* PROBLEM STATEMENT:
Pull out every line with the word "parts".

* DATA ENTRIES:
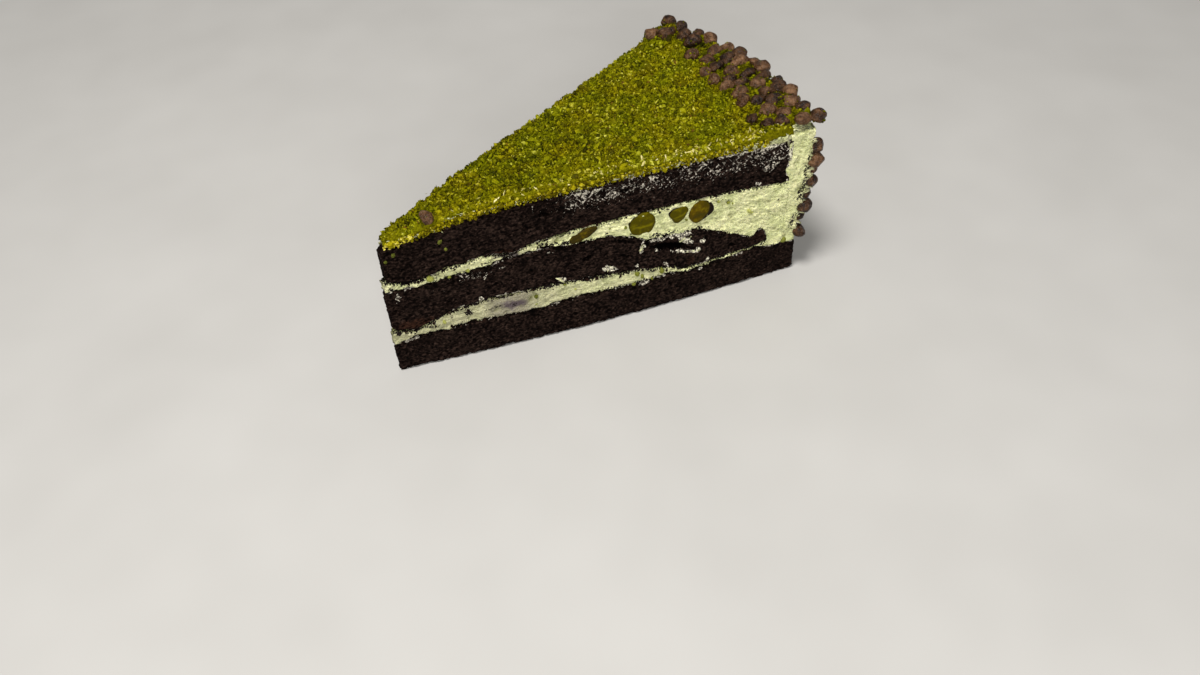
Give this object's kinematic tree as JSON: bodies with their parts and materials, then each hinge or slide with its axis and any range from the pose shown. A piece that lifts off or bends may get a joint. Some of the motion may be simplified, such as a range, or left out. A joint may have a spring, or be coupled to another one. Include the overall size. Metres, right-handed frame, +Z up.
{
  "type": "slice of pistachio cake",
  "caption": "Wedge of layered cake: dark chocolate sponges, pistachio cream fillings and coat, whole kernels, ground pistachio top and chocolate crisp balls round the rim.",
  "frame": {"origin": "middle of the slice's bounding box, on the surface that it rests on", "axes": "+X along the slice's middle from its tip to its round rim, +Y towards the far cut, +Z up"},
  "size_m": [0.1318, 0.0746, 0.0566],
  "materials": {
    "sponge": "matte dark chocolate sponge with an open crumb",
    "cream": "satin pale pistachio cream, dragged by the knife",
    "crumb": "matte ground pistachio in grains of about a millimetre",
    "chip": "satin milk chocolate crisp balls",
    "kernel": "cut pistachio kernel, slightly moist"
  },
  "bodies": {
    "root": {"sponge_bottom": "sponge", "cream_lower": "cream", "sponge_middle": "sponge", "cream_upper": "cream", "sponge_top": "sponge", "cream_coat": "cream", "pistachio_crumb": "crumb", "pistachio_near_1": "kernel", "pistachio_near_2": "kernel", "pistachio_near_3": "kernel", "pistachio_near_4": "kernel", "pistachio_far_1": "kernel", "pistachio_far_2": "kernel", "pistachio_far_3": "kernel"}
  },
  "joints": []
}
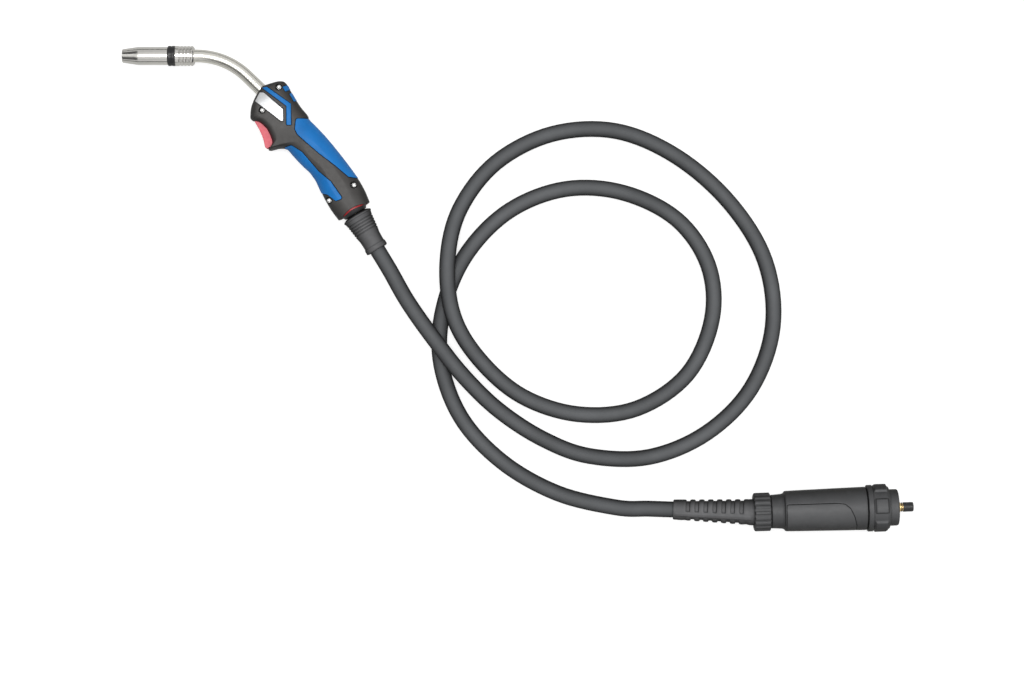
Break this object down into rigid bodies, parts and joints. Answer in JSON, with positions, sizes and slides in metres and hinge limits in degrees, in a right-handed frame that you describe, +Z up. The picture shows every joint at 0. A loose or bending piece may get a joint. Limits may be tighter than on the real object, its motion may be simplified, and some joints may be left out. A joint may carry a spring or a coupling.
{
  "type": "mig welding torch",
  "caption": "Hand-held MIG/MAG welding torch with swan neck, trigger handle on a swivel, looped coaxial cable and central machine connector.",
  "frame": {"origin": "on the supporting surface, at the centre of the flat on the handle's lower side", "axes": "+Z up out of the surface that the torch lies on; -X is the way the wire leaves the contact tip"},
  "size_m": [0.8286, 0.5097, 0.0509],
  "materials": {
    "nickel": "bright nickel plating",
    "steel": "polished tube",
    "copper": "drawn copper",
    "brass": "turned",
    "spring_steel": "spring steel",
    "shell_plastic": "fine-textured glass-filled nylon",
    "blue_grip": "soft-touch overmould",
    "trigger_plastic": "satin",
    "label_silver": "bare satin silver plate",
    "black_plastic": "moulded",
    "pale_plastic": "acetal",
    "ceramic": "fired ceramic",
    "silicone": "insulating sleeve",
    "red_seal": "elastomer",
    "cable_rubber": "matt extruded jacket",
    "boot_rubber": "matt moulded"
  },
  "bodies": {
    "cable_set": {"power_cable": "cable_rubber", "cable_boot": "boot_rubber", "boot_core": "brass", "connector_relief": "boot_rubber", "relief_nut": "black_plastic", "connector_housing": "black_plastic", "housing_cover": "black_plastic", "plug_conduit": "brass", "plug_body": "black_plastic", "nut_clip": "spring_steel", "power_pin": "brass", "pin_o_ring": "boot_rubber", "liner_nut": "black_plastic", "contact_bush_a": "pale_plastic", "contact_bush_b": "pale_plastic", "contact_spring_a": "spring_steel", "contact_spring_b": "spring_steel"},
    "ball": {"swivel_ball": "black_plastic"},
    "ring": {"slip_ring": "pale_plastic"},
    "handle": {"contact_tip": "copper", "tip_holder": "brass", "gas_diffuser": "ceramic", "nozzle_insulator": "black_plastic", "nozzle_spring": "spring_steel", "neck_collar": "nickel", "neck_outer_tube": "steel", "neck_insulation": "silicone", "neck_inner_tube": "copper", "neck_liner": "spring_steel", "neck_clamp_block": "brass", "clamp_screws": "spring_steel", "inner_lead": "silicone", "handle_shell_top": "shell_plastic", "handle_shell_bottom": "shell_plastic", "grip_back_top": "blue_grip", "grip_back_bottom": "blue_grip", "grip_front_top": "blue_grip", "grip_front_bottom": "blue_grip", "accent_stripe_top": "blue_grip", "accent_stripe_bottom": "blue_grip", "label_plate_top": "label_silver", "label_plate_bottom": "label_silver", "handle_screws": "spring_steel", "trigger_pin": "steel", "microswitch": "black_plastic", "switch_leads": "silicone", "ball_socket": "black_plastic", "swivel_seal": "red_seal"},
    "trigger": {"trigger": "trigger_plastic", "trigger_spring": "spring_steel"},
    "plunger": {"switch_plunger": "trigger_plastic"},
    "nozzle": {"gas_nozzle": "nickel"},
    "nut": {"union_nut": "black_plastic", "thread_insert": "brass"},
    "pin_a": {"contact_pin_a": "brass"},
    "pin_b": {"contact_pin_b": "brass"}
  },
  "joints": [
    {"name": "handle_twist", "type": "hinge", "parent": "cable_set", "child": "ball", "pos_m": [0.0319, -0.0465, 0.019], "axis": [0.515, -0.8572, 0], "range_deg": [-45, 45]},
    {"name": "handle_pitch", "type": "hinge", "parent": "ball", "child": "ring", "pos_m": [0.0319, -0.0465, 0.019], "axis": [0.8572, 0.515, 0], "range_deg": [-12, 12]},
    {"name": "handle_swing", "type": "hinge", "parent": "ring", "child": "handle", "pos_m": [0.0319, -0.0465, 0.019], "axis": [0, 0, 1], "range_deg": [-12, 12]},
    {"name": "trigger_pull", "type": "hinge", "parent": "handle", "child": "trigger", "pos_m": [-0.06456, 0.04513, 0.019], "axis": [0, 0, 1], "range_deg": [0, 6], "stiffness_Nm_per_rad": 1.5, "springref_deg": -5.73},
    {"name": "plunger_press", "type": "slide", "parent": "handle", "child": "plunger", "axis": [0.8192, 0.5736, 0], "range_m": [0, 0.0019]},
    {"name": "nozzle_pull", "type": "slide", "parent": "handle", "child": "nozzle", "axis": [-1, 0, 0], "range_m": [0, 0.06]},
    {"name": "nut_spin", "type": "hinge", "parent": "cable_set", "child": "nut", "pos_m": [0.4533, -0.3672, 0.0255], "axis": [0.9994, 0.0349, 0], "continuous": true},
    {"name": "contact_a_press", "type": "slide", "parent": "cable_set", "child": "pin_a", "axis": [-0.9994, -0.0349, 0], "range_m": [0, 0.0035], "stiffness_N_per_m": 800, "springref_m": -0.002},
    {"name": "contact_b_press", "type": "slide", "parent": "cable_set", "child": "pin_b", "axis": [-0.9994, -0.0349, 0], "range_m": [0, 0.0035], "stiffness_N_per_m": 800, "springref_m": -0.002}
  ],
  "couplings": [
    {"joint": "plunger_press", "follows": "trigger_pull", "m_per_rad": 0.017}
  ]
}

* * *

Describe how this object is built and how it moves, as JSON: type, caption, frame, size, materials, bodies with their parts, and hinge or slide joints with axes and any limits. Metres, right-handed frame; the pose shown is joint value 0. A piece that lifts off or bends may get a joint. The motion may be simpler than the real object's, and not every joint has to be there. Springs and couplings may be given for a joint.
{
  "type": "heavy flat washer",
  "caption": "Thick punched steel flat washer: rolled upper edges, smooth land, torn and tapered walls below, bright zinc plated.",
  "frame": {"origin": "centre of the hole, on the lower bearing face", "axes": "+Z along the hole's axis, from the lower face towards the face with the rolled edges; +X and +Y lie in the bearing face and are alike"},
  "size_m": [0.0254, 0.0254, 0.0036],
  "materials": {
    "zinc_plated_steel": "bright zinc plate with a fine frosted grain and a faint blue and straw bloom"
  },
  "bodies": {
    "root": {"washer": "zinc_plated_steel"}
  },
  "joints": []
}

* TASK SOLUTION:
Give this object's kinematic tree as JSON: bodies with their parts and materials, then each hinge or slide with its axis and any range from the pose shown. A piece that lifts off or bends may get a joint. Some of the motion may be simplified, such as a range, or left out. A joint may have a spring, or be coupled to another one. Include the overall size. Metres, right-handed frame, +Z up.
Break this object down into rigid bodies, parts and joints. Answer in JSON, with positions, sizes and slides in metres and hinge limits in degrees, in a right-handed frame that you describe, +Z up. The picture shows every joint at 0. A loose or bending piece may get a joint. Limits may be tighter than on the real object, its motion may be simplified, and some joints may be left out. A joint may carry a spring or a coupling.
Describe how this object is built and how it moves, as JSON: type, caption, frame, size, materials, bodies with their parts, and hinge or slide joints with axes and any limits. Metres, right-handed frame; the pose shown is joint value 0. A piece that lifts off or bends may get a joint. The motion may be simpler than the real object's, and not every joint has to be there. Springs and couplings may be given for a joint.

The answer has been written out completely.